St Francis was very aware of those in his own day whose burdens were heavier than his own, those who were not able to find the rest they were promised. St Francis reminds us that, as well as receiving God’s solace and rest, we are also called to give it to others. Like the saint we are called to be as Christ to our world. We are to give rest to those our world has excessively wearied. To those of us who bear the burdens of our history, of colonialism, of slavery, of racism and sexism. We must help all people to be un-burdened, to find rest for their souls.
This is the second part of God’s calling that I entrust to you. To be the ones who offer the possibility of rest and respite to others, who know God through knowing, and embracing, the cause of the poor and the needy.
To be perfectly honest, it has been a hard four years to share this country with you. The 2016 election happened just weeks after I was appointed, so all my time here has been during the term of an intemperate, dishonest, bullying leader who abuses women and mocks those with disabilities. Who has presided over a time in politics that has seen women’s rights and gay and trans rights attacked, immigrant children caged, and white supremacy move toward the mainstream. I pray that Donald and Melania make a full recovery from COVID 19. I also pray for a change of heart so all leaders in this country heed God’s words: “Woe to him who builds his house by unrighteousness, and his upper rooms by injustice;”
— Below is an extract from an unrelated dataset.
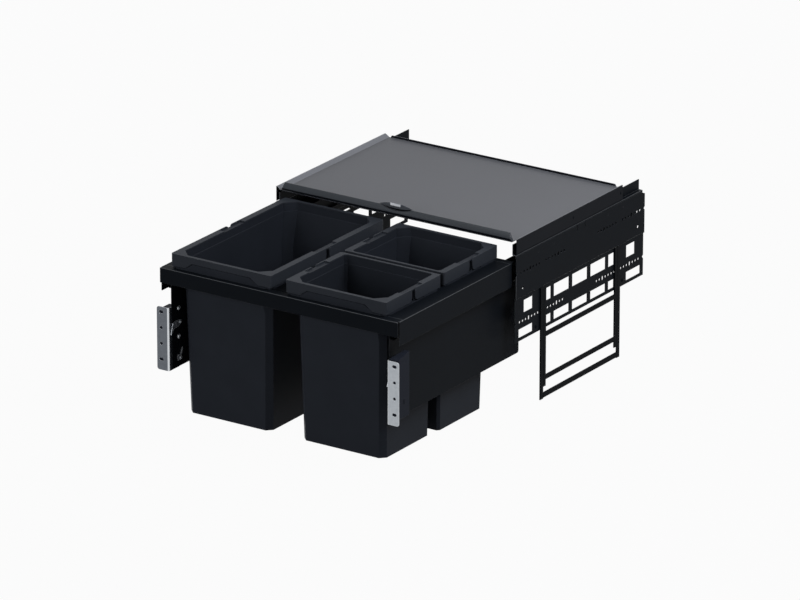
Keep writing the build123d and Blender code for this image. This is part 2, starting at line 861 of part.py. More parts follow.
def panel_screw(y, z):
    """Screw with a round head on the panel's inner face, through the bracket's flange."""
    head = rod(panel_inner - head_height, panel_inner, y, z, head_radius)
    head = fillet(head.edges().group_by(Axis.X)[0], head_height * 0.6)
    return head + rod(panel_inner, bracket_flange_outer - slide_gap, y, z, head_shank_radius)


def adjusting_lever(pin, outline):
    """Flat lever on the panel's inner face, held by a pin through the bracket's flange."""
    y, z = pin
    lever = sheet_outline([(y + dy, z + dz) for dy, dz in outline], panel_inner - lever_thickness, lever_thickness)
    head = rod(panel_inner - pin_height, panel_inner, y, z, pin_radius)
    return lever + head + rod(panel_inner, bracket_flange_outer - slide_gap, y, z, head_shank_radius)


save_pair("fixing_bracket", fixing_bracket())
save("bracket_housing_right", bracket_housing(0, housing_rise))
save("bracket_housing_left", mirror(bracket_housing(housing_left_drop, 0), Plane.YZ))
screws = [panel_screw(head_y, -drop) for drop in head_drops]
save("panel_screws", *screws, *[mirror(screw, Plane.YZ) for screw in screws])
levers = [adjusting_lever(upper_pin, upper_lever), adjusting_lever(lower_pin, lower_lever)]
save("adjusting_cams", *levers, *[mirror(lever, Plane.YZ) for lever in levers])


# ---------------------------------------------------------------- bins

def octagon(box, cuts, z):
    """A rectangle x0, x1, y0, y1 at a height, with its front and back corners cut off."""
    x0, x1, y0, y1 = box
    front, back = cuts
    points = (
        (x0 + front, y0),
        (x1 - front, y0),
        (x1, y0 + front),
        (x1, y1 - back),
        (x1 - back, y1),
        (x0 + back, y1),
        (x0, y1 - back),
        (x0, y0 + front),
    )
    return Plane(origin=(0, 0, z)) * make_face(Polyline(*points, close=True))


def inset(box, left, right, front, back):
    x0, x1, y0, y1 = box
    return (x0 + left, x1 - right, y0 + front, y1 - back)


def bin_levels(divided, left_inset, right_inset):
    """Heights and insets of the bin's inner surface: z, left, right, front, back and corner cuts."""
    sides = (left_inset + bin_wall, right_inset + bin_wall)
    rim_back = bail_division_width if divided else bail_end_width
    body_back = (bin_division_inset if divided else bin_end_inset) + bin_wall
    back_draft = bin_division_draft if divided else bin_end_draft
    rim_cuts = (mouth_chamfer, division_chamfer if divided else mouth_chamfer)
    body_cuts = (inner_chamfer, division_chamfer if divided else inner_chamfer)
    rim = (bail_side_width, bail_side_width, bail_end_width, rim_back)
    above_ledge = [value + mouth_draft for value in rim]
    below_ledge = [value + mouth_draft + ledge_width for value in rim]
    body = (*sides, bin_end_inset + bin_wall, body_back)
    foot = (
        sides[0] + bin_side_draft,
        sides[1] + bin_side_draft,
        bin_end_inset + bin_wall + bin_end_draft,
        body_back + back_draft,
    )
    ledge_z = ledge_height + rest_gap
    return (
        (rim_top, rim, rim_cuts),
        (ledge_z, above_ledge, rim_cuts),
        (ledge_z - ledge_drop, below_ledge, rim_cuts),
        (-body_top, body, body_cuts),
        (bin_wall - bin_depth, foot, body_cuts),
    )


def bin_shape(box, levels, grow):
    """Stacks tapered blocks between the levels, grown outwards by a wall."""
    sections = []
    for z, sides, cuts in levels:
        sections.append(octagon(inset(box, *[side - grow for side in sides]), cuts, z))
    shape = None
    for upper, lower in zip(sections, sections[1:]):
        stage = loft([lower, upper], ruled=True)
        shape = stage if shape is None else shape + stage
    return shape


def base_rim(box, collar_box):
    """Low rim round the collar's foot, lower beside the bails' tails, which dip as the bails swing up."""
    middle = (box[2] + box[3]) / 2
    outline = inset(box, *[base_rim_inset] * 4)
    rim = extrude(octagon(outline, (base_rim_chamfer, base_rim_chamfer), rest_gap), base_rim_top - rest_gap)
    rim -= block(*inset(collar_box, *[rim_wall / 2] * 4), rest_gap - 1, base_rim_top + 1)
    low_from, low_to = middle - base_rim_low_reach, middle + base_rim_low_reach
    return rim - block(box[0] - 1, box[1] + 1, low_from, low_to, base_rim_low_top, base_rim_top + 1)


def tongue(box):
    """Raised field on the collar's end that fills the bail's finger cut-out, with a gap round it."""
    x0, x1, y0, y1 = box
    top = bail_bottom + grip_cut_height - tongue_gap
    foot_in = grip_cut_margin + 2 * tongue_gap
    top_in = foot_in + grip_cut_slope
    points = (
        (x0 + foot_in, rest_gap),
        (x1 - foot_in, rest_gap),
        (x1 - foot_in, bail_bottom),
        (x1 - top_in, top),
        (x0 + top_in, top),
        (x0 + foot_in, bail_bottom),
    )
    return profile(points, y0 + base_rim_inset, collar_inset)


def waste_bin(box, divided, left_inset, right_inset):
    """Moulded bin: a tapered body, a rim, and a collar that rests on the drawer's frame."""
    x0, x1, y0, y1 = box
    levels = bin_levels(divided, left_inset, right_inset)
    outer_cuts = (outer_chamfer, levels[-1][2][1] if divided else outer_chamfer)
    outer_levels = (*levels[:3], (*levels[3][:2], outer_cuts), (-bin_depth, levels[4][1], outer_cuts))
    collar_box = inset(box, *[collar_inset] * 4)
    collar = block(*collar_box, rest_gap, rim_top)
    collar -= block(*inset(collar_box, *[rim_wall] * 4), rest_gap - 1, rim_top - rim_wall)
    cavity = bin_shape(box, levels, 0)
    body = collar + bin_shape(box, outer_levels, bin_wall)
    body += base_rim(box, collar_box)
    body += tongue(box)
    if not divided:
        body += turned(tongue(box), box)
    body -= cavity
    middle = (y0 + y1) / 2
    notch_reach = notch_width / 2 - collar_notch_margin
    for x in (x0 + collar_inset, x1 - collar_inset):
        body -= block(
            x - 1.5 * rim_wall,
            x + 1.5 * rim_wall,
            middle - notch_reach,
            middle + notch_reach,
            base_rim_top,
            rim_top - rim_wall,
        )
    for y in (middle - pivot_offset, middle + pivot_offset):
        reach = bail_gap + pivot_reach
        body += rod(x0 + collar_inset - reach, x0 + collar_inset, y, pivot_height, pivot_radius)
        body += rod(x1 - collar_inset, x1 - collar_inset + reach, y, pivot_height, pivot_radius)
    return body


def bail(box, divided):
    """U-shaped handle strip round the front half of a bin, hinged beside the bin's middle."""
    x0, x1, y0, y1 = box
    middle = (y0 + y1) / 2
    tail = middle - notch_width / 2
    strip = block(x0, x1, y0, tail, bail_bottom, bail_top)
    tail_edges = strip.edges().filter_by(Axis.X).group_by(Axis.Y)[-1].sort_by(Axis.Z)
    strip = fillet(tail_edges[0], tail_bottom_radius)
    tail_edge = strip.edges().filter_by(Axis.X).group_by(Axis.Z)[-1].sort_by(Axis.Y)[-1]
    strip = fillet(tail_edge, tail_top_radius)
    strip = fillet(strip.edges().filter_by(Axis.Z).group_by(Axis.Y)[0], bail_corner_radius)
    inside = block(x0 + bail_wall, x1 - bail_wall, y0 + bail_wall, y1, bail_bottom - 1, bail_top - bail_flange)
    top_end = division_chamfer if divided else mouth_chamfer
    end_width = bail_division_width if divided else bail_end_width
    mouth_box = (x0 + bail_side_width, x1 - bail_side_width, y0 + end_width, y1 + top_end)
    mouth = extrude(octagon(mouth_box, (top_end, top_end), bail_top - bail_flange - 1), bail_flange + 2)
    beside = block(
        x0 + bail_wall, x1 - bail_wall, middle - flange_stop, y1, bail_top - bail_flange - 1, bail_top + 1
    )
    cuts = [inside, mouth, beside]
    if not divided:
        cuts.append(grip_cut(x0, x1, y0))
    hole_depth = pivot_reach + slide_gap
    for x_inner, side in ((x0 + bail_wall, -1), (x1 - bail_wall, 1)):
        ends = sorted((x_inner - side, x_inner + side * hole_depth))
        cuts.append(rod(*ends, middle - pivot_offset, pivot_height, pivot_radius + pivot_clearance))
    return strip - cuts


def grip_cut(x0, x1, y0):
    """Finger cut-out in the bail's end wall, with sloping ends."""
    top = bail_bottom + grip_cut_height
    points = (
        (x0 + grip_cut_margin, bail_bottom - 1),
        (x1 - grip_cut_margin, bail_bottom - 1),
        (x1 - grip_cut_margin - grip_cut_slope, top),
        (x0 + grip_cut_margin + grip_cut_slope, top),
    )
    return profile(points, y0 - 1, bail_wall + 2)


def turned(shape, box):
    """The same piece turned half a turn about the middle of a box."""
    x0, x1, y0, y1 = box
    x, y = (x0 + x1) / 2, (y0 + y1) / 2
    return Pos(x, y, 0) * Rot(0, 0, 180) * Pos(-x, -y, 0) * shape


large_box = (-large_bin_left, -large_bin_left + large_bin_width, bins_front, bins_back)
small_column = (small_bin_left, small_bin_right, bins_front, bins_back)
small_box = (small_bin_left, small_bin_right, bins_front, bins_front + small_bin_length)
large_bail = bail(large_box, False)
outer_bail = bail(small_box, False)
inner_bail = turned(bail(small_box, True), small_box)
small_bin = waste_bin(small_box, True, small_bin_wide_inset, small_bin_narrow_inset)
save("large_bin", waste_bin(large_box, False, large_bin_left_inset, large_bin_right_inset))
save("large_bin_bail_front", large_bail)
save("large_bin_bail_rear", turned(large_bail, large_box))
save("small_front_bin", small_bin)
save("small_front_bin_bail_front", outer_bail)
save("small_front_bin_bail_rear", inner_bail)
save("small_rear_bin", turned(small_bin, small_column))
save("small_rear_bin_bail_front", turned(inner_bail, small_column))
save("small_rear_bin_bail_rear", turned(outer_bail, small_column))
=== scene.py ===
# Pull-out waste unit for a 600 mm kitchen base cabinet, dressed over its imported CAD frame.
import json
import math

import bmesh
import bpy
import numpy as np
from mathutils import Matrix, Vector


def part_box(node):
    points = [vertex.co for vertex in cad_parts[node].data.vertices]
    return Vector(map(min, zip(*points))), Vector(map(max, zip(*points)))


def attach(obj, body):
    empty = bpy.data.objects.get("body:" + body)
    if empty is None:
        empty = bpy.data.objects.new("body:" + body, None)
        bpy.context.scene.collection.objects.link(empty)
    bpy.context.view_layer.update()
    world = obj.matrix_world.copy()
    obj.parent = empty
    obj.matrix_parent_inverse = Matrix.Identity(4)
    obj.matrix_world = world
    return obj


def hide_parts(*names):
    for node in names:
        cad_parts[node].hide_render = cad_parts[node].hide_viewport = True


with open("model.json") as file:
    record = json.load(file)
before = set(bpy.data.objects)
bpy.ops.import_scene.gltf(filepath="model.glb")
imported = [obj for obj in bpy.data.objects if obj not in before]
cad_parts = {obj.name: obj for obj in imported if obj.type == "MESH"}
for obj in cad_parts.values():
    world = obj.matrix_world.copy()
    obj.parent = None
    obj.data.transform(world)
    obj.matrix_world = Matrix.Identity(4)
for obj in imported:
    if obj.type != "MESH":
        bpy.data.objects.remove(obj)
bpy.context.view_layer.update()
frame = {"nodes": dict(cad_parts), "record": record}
print("frame loaded:", len(frame["nodes"]), "nodes")

scene = bpy.context.scene


view = {
    "target": (0.0, -0.3231, 0.226),  # a point inside the drawer, between the bins
    "azimuth": 33.714,
    "elevation": 20.286,
    "distance": 14.15383,
    "lens": 333.452,
    "sensor": 36,
    "clipEnd": 60,
    "across": 0.06294,  # how far the aim lies off the target, in metres
    "down": 0.02113,
}


def makeCamera(settings):
    az, el = math.radians(settings["azimuth"]), math.radians(settings["elevation"])
    right = Vector((math.cos(az), math.sin(az), 0))
    forward = Vector((-math.sin(az) * math.cos(el), math.cos(az) * math.cos(el), -math.sin(el)))
    up = right.cross(forward)
    data = bpy.data.cameras.new("camera")
    data.lens = settings["lens"]
    data.sensor_width = settings["sensor"]
    data.clip_end = settings["clipEnd"]
    camera = bpy.data.objects.new("camera", data)
    place = Vector(settings["target"]) - forward * settings["distance"]
    place += right * settings["across"] - up * settings["down"]
    turn = Matrix((right, up, -forward)).transposed().to_4x4()
    camera.matrix_world = Matrix.Translation(place) @ turn
    scene.collection.objects.link(camera)
    scene.camera = camera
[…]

And woe to us when we do the same! We may not be called to embrace poverty as Francis did, but we are unequivocally, inescapably and repeatedly called to embrace the poor. And poor here has a wide meaning, as wide as the ways our world oppresses those without power. The poor are obviously those who are unhoused here on our streets, as well as those families whose ability to pay for both rent and food is fragile. But they are also those robbed of their birthright to be seen and treated as full human beings, equal to any and every other person – that includes black, indigenous and people of colour. That includes LGBTQ people. That includes women.
May America, and all the world, understand what true religion is, what true Christianity is. Not to wave a Bible or try to control people’s sexual behaviour. Not to denounce those who understand God differently. Not to uphold family values and yearn for a return to the 1950s. But this, this – to judge the cause of the poor and the needy. Then it will be well. Then we will truly know God. This is what it means to be church. This is what it means to be Grace Cathedral – to know God through knowing the oppressed. To love God through loving the oppressed. To reimagine church, and to tell the Christian story, so that all may receive God’s loving gift of rest.
I am so thankful to you all for welcoming me among you four years ago. For sharing this beautiful, complicated city of St Francis with me. May you all know yourselves beloved of God, worthy of rest, and held close in the loving arms of the divine. May you all know yourselves called to bring God’s justice to bear in this city, this nation and beyond. And also know that, wherever I am, Grace Cathedral will be held here, deep in my heart.